## Exercise goal
Quote exactly the lines spanning from the top of the data below to the line that contains "return smooth_line(route, parts=3)", including both.

## Data segment
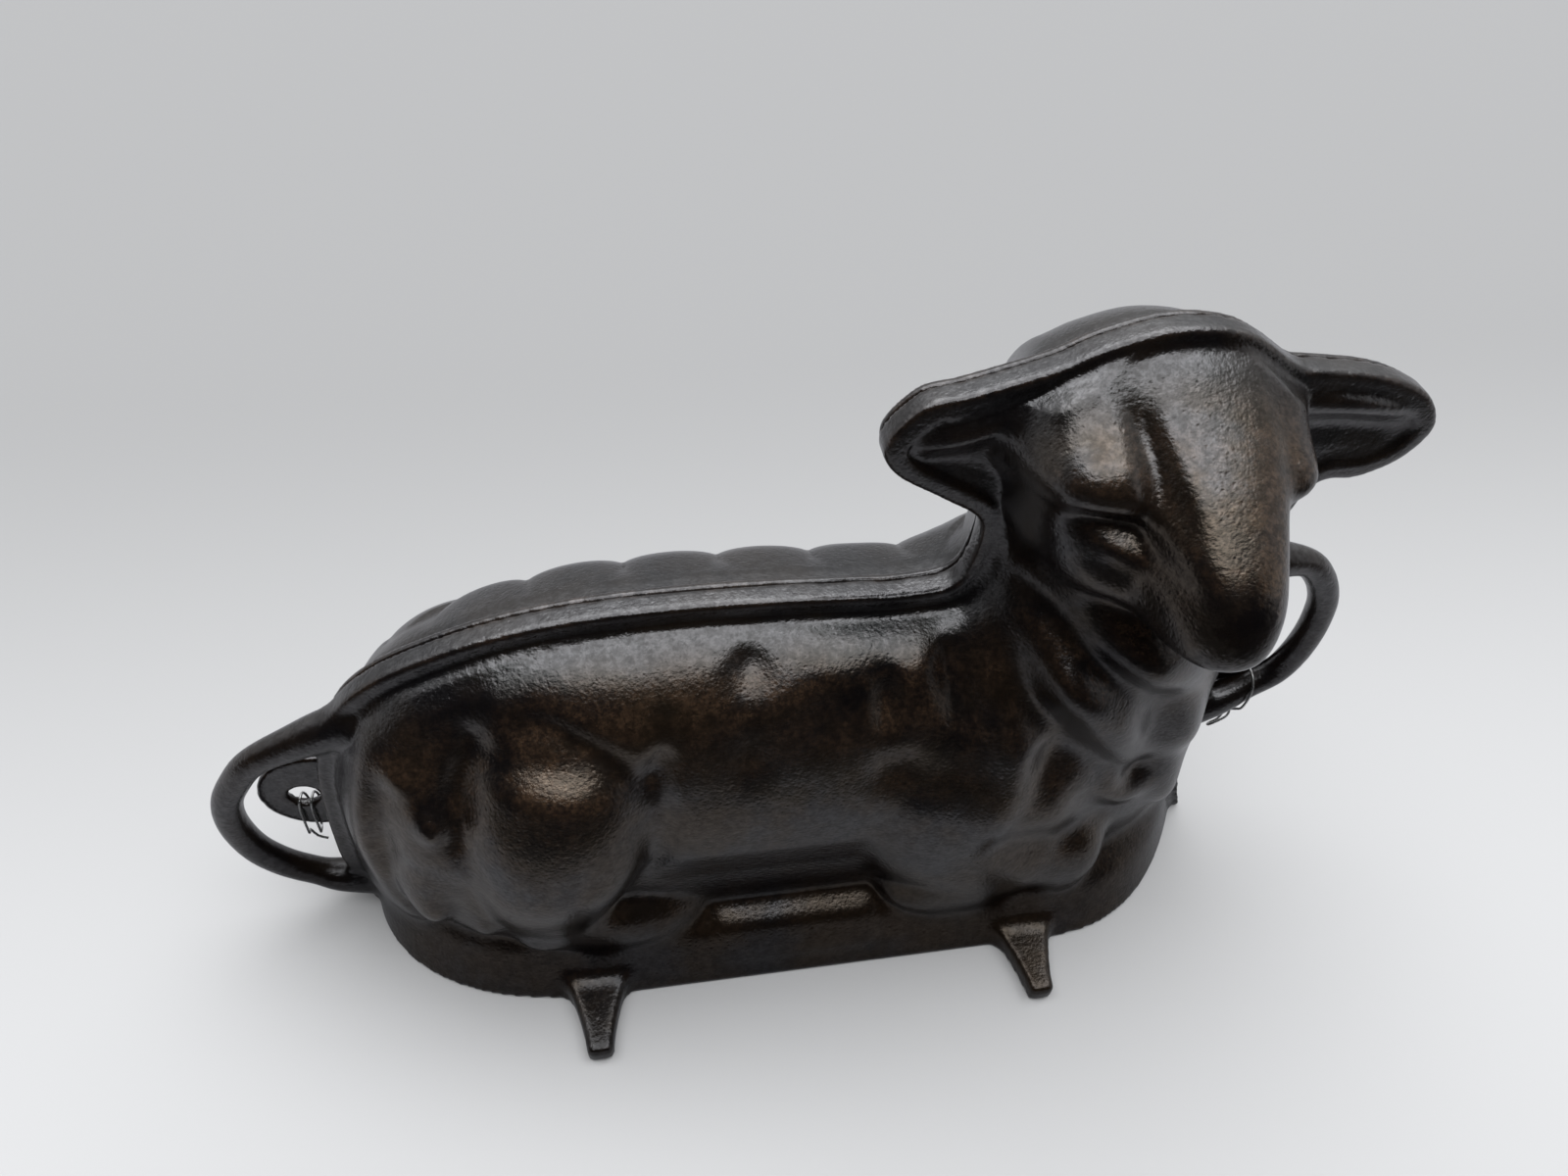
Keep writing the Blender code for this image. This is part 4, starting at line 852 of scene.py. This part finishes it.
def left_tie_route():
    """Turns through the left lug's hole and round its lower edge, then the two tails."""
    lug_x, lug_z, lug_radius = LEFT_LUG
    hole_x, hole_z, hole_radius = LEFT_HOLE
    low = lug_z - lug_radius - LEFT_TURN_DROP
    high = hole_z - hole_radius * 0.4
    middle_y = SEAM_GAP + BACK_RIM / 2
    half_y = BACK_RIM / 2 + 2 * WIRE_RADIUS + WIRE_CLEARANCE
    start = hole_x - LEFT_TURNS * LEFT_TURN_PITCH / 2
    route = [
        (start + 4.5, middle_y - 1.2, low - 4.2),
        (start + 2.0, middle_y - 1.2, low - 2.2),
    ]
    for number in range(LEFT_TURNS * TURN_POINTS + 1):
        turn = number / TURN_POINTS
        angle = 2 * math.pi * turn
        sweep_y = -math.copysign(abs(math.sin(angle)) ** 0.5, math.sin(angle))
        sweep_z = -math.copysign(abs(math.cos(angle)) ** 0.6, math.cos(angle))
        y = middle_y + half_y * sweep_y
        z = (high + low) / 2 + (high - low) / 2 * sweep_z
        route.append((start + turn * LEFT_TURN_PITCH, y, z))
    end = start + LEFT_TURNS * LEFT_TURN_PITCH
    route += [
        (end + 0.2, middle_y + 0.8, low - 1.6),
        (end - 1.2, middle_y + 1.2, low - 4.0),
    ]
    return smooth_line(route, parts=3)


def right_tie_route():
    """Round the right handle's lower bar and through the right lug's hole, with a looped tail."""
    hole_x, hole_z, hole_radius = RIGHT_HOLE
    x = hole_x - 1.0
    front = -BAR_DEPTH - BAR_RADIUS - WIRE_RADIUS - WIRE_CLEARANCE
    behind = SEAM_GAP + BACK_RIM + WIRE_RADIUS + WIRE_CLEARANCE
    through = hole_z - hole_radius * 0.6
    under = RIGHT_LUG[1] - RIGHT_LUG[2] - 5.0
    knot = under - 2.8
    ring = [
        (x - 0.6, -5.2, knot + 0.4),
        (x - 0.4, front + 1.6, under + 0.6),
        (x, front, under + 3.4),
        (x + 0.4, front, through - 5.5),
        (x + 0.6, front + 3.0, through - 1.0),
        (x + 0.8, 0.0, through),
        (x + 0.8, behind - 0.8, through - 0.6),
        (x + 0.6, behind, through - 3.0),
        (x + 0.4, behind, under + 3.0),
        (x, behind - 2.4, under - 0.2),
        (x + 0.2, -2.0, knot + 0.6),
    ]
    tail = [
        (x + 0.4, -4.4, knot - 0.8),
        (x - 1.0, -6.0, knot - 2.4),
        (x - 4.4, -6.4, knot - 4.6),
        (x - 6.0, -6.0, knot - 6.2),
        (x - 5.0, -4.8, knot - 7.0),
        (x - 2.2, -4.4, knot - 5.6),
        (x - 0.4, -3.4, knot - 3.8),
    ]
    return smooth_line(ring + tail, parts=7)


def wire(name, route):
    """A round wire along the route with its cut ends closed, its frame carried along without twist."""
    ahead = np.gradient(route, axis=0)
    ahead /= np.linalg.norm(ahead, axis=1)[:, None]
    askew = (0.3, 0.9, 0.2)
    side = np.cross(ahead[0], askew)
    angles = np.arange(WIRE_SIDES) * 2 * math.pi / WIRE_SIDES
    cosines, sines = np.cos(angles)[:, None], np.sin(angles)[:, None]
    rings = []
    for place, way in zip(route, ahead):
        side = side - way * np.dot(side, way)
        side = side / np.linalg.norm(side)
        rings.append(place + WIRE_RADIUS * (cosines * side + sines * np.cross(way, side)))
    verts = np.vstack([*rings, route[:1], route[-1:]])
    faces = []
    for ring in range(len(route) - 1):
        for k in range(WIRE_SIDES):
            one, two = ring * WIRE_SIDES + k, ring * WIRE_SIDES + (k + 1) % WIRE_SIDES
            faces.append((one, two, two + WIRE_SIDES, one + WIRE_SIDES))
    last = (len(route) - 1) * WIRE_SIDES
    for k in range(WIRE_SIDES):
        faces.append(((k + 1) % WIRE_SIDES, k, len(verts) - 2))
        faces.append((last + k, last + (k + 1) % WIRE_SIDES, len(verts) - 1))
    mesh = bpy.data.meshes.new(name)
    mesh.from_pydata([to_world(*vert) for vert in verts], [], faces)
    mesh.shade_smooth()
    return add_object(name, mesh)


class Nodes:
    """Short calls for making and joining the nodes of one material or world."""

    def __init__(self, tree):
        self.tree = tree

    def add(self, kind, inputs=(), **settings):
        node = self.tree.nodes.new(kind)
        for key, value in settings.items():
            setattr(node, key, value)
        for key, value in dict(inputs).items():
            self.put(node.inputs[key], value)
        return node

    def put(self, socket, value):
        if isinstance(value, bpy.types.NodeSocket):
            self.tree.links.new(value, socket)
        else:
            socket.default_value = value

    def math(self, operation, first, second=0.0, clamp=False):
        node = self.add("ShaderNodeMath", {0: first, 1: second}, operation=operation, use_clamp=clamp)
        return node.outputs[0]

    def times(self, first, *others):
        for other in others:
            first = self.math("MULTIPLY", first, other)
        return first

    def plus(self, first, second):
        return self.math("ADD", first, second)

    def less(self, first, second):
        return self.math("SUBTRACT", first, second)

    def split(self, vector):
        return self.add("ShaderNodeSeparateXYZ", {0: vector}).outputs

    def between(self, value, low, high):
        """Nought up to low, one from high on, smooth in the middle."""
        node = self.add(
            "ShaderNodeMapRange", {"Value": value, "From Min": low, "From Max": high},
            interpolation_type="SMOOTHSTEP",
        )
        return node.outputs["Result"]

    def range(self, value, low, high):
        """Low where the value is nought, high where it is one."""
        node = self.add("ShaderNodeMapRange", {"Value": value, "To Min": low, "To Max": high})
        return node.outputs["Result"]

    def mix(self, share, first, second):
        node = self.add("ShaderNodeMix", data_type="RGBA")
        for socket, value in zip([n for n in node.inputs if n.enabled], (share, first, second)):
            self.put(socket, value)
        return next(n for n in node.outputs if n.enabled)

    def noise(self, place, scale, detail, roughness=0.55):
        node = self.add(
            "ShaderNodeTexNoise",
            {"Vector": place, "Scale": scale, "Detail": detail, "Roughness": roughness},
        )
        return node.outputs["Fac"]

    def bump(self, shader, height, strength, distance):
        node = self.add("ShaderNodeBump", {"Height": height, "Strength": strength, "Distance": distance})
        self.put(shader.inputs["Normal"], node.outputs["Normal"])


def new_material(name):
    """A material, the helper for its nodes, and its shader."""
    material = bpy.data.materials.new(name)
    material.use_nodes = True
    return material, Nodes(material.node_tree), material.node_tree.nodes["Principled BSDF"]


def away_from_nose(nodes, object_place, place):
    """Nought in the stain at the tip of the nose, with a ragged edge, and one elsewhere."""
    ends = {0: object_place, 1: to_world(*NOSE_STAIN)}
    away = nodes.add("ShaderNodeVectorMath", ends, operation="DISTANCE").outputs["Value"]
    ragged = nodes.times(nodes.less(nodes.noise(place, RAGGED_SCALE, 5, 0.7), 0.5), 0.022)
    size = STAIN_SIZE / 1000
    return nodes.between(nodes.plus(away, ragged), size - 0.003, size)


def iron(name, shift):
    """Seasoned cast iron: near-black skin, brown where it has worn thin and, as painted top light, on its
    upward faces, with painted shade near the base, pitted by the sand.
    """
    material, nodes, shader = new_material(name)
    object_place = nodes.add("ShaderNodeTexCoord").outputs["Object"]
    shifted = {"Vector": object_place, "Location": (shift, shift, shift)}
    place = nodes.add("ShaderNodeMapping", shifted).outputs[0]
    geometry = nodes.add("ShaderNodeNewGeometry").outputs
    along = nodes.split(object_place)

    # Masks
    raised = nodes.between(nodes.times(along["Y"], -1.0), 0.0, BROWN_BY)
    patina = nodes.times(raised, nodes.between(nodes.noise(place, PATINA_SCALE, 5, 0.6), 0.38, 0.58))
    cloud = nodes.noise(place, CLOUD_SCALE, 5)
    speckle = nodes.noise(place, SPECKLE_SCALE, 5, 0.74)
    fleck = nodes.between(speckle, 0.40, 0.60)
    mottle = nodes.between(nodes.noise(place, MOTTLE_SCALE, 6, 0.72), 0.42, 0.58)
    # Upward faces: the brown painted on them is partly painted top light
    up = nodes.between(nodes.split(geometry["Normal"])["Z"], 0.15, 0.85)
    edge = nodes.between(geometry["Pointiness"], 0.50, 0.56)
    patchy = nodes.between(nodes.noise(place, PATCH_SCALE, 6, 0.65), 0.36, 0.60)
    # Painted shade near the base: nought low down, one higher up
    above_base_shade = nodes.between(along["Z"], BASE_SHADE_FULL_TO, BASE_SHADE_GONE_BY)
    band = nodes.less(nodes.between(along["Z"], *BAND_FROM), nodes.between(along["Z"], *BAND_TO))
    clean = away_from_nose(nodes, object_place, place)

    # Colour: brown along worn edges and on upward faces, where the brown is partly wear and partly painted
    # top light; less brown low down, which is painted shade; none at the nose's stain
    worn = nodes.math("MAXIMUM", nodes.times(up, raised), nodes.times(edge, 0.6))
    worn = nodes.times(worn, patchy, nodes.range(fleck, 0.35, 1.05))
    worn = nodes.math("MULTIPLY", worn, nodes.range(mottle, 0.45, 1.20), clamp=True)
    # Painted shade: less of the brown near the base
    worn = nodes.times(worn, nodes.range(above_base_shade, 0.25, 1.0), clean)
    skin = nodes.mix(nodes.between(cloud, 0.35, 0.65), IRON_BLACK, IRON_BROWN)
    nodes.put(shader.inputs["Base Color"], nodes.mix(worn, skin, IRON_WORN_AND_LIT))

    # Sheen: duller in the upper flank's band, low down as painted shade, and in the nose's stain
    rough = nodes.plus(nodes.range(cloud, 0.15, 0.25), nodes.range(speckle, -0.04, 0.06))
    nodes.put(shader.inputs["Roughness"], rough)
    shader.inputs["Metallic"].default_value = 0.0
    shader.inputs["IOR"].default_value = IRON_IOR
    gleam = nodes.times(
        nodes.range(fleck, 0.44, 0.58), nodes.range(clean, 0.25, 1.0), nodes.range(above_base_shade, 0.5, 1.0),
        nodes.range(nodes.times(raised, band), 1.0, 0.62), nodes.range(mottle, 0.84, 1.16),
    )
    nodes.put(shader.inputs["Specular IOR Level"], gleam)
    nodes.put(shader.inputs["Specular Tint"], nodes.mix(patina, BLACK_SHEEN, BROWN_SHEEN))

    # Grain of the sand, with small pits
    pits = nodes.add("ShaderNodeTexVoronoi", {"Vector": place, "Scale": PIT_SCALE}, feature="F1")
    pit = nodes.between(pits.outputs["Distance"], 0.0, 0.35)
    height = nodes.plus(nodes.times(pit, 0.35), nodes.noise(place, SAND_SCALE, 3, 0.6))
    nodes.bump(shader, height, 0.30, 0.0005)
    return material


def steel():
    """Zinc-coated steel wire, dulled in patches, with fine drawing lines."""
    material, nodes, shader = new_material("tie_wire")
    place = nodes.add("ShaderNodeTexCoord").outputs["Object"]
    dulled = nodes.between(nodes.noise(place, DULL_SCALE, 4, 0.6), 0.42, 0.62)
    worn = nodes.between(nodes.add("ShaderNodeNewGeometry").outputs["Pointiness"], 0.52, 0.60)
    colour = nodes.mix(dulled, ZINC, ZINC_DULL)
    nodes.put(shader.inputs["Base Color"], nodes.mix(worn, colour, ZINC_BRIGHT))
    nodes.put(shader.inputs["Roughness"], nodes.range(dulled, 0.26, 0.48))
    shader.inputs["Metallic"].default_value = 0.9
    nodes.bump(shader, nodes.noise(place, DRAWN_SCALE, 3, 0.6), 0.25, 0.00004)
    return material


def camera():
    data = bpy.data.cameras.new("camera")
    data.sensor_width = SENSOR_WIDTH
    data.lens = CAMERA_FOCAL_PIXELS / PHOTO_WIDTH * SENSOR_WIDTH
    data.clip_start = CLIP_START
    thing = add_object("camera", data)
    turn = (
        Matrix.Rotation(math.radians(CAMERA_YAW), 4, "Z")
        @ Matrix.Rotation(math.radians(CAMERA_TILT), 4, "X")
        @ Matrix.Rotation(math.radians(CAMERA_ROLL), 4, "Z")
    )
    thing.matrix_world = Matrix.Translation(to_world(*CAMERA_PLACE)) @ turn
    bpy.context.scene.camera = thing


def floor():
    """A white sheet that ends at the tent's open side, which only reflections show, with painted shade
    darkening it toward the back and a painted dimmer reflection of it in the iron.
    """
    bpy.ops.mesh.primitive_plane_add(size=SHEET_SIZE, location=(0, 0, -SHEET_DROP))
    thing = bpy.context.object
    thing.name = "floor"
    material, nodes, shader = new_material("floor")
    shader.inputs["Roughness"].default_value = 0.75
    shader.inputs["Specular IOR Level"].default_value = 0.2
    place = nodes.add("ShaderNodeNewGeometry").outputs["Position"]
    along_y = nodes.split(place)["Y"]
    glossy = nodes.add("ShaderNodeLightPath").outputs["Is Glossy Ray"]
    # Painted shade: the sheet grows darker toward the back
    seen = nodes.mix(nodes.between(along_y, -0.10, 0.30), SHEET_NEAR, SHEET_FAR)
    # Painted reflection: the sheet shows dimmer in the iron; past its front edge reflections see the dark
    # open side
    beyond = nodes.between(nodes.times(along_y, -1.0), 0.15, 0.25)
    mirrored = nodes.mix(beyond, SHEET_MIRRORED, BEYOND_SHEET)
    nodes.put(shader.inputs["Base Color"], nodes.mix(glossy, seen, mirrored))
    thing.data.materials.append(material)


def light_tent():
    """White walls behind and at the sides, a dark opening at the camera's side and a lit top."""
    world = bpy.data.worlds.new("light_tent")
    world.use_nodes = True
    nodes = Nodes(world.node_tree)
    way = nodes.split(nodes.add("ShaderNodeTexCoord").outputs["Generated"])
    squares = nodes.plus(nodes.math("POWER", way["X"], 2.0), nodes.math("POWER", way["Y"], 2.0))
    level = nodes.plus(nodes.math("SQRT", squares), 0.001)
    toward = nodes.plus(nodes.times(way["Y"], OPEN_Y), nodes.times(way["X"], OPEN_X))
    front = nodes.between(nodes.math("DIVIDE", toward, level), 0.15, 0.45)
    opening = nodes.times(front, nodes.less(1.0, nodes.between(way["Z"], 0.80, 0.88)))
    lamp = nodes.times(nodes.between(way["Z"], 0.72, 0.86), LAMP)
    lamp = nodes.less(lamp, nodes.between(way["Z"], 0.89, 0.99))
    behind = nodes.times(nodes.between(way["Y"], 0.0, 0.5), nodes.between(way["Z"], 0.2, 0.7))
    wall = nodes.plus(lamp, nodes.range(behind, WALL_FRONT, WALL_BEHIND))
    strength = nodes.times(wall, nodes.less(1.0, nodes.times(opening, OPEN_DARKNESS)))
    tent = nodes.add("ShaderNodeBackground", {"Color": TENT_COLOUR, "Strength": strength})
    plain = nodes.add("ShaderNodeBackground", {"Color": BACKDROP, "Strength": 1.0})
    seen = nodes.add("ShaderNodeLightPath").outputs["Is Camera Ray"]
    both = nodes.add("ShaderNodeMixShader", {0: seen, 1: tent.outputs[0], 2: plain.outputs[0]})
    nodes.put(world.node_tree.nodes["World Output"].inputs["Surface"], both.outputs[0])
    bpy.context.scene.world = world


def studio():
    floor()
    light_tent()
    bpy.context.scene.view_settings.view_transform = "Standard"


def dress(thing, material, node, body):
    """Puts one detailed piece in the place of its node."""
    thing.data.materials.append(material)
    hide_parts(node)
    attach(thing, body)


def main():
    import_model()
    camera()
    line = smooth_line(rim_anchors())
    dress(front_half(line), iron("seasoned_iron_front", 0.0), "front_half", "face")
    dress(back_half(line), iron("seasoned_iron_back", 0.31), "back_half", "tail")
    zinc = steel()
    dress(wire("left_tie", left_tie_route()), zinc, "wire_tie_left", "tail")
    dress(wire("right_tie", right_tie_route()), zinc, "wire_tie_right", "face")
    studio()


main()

## Solution to the problem
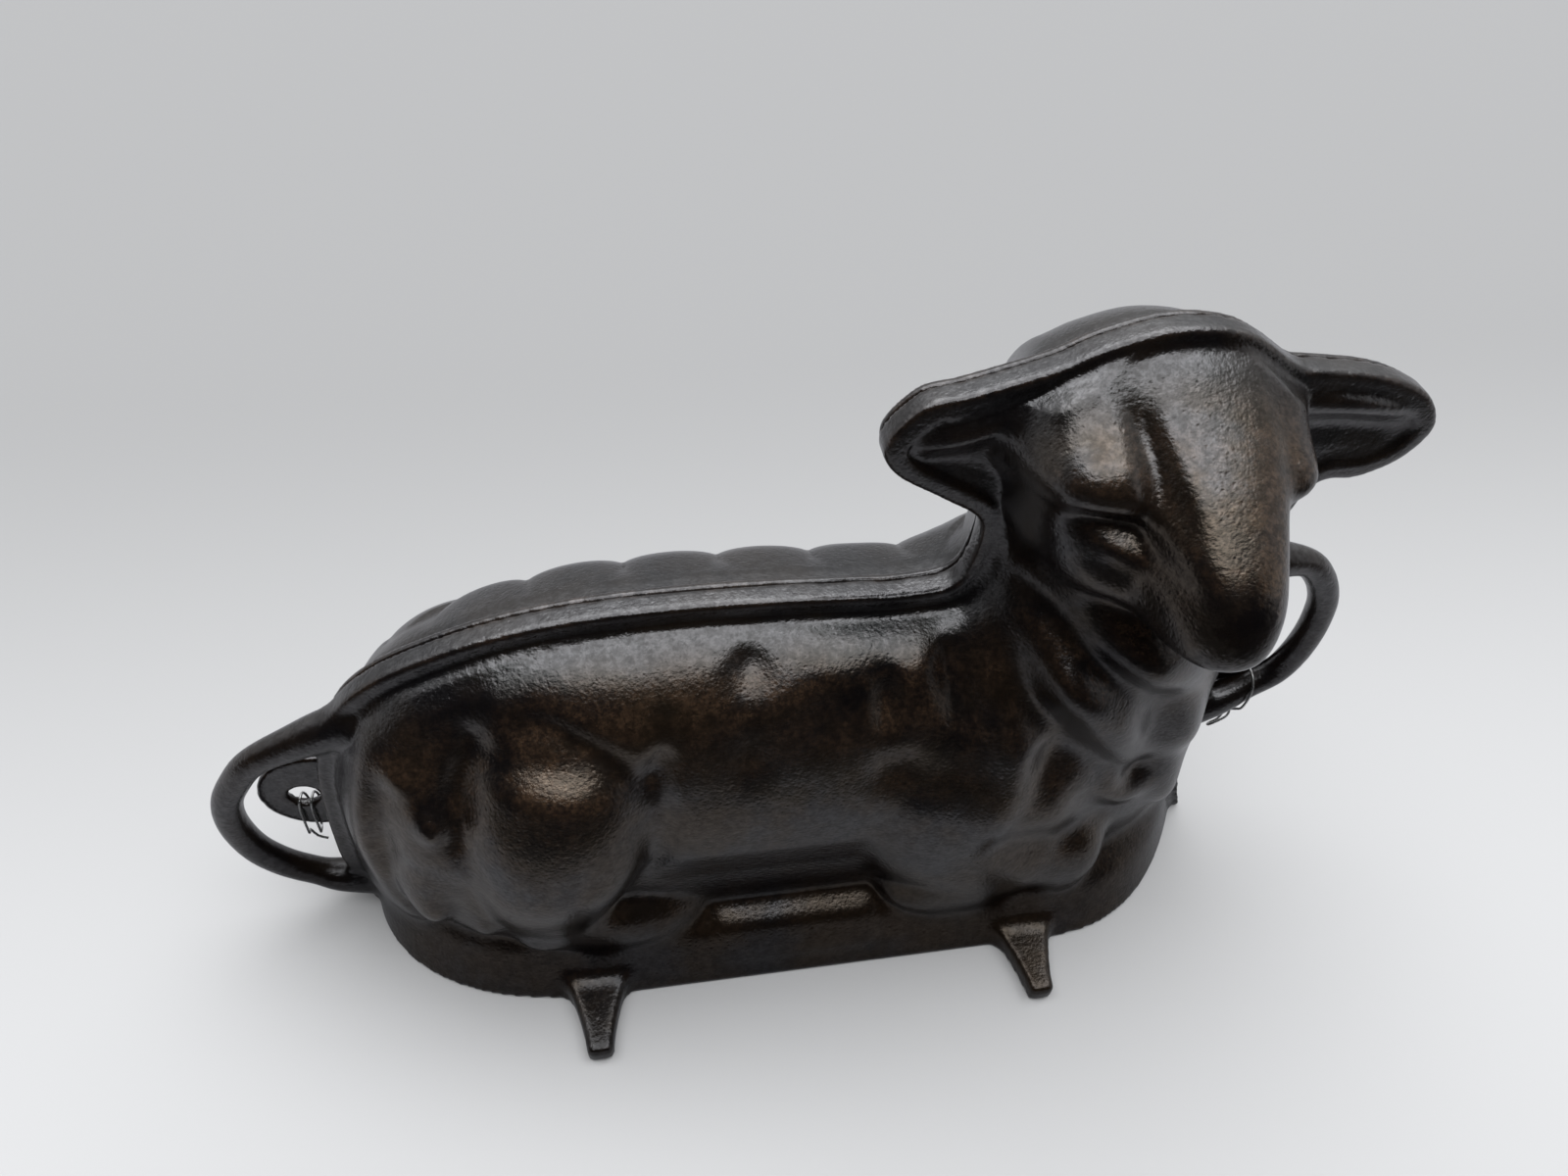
Keep writing the Blender code for this image. This is part 4, starting at line 852 of scene.py. This part finishes it.
def left_tie_route():
    """Turns through the left lug's hole and round its lower edge, then the two tails."""
    lug_x, lug_z, lug_radius = LEFT_LUG
    hole_x, hole_z, hole_radius = LEFT_HOLE
    low = lug_z - lug_radius - LEFT_TURN_DROP
    high = hole_z - hole_radius * 0.4
    middle_y = SEAM_GAP + BACK_RIM / 2
    half_y = BACK_RIM / 2 + 2 * WIRE_RADIUS + WIRE_CLEARANCE
    start = hole_x - LEFT_TURNS * LEFT_TURN_PITCH / 2
    route = [
        (start + 4.5, middle_y - 1.2, low - 4.2),
        (start + 2.0, middle_y - 1.2, low - 2.2),
    ]
    for number in range(LEFT_TURNS * TURN_POINTS + 1):
        turn = number / TURN_POINTS
        angle = 2 * math.pi * turn
        sweep_y = -math.copysign(abs(math.sin(angle)) ** 0.5, math.sin(angle))
        sweep_z = -math.copysign(abs(math.cos(angle)) ** 0.6, math.cos(angle))
        y = middle_y + half_y * sweep_y
        z = (high + low) / 2 + (high - low) / 2 * sweep_z
        route.append((start + turn * LEFT_TURN_PITCH, y, z))
    end = start + LEFT_TURNS * LEFT_TURN_PITCH
    route += [
        (end + 0.2, middle_y + 0.8, low - 1.6),
        (end - 1.2, middle_y + 1.2, low - 4.0),
    ]
    return smooth_line(route, parts=3)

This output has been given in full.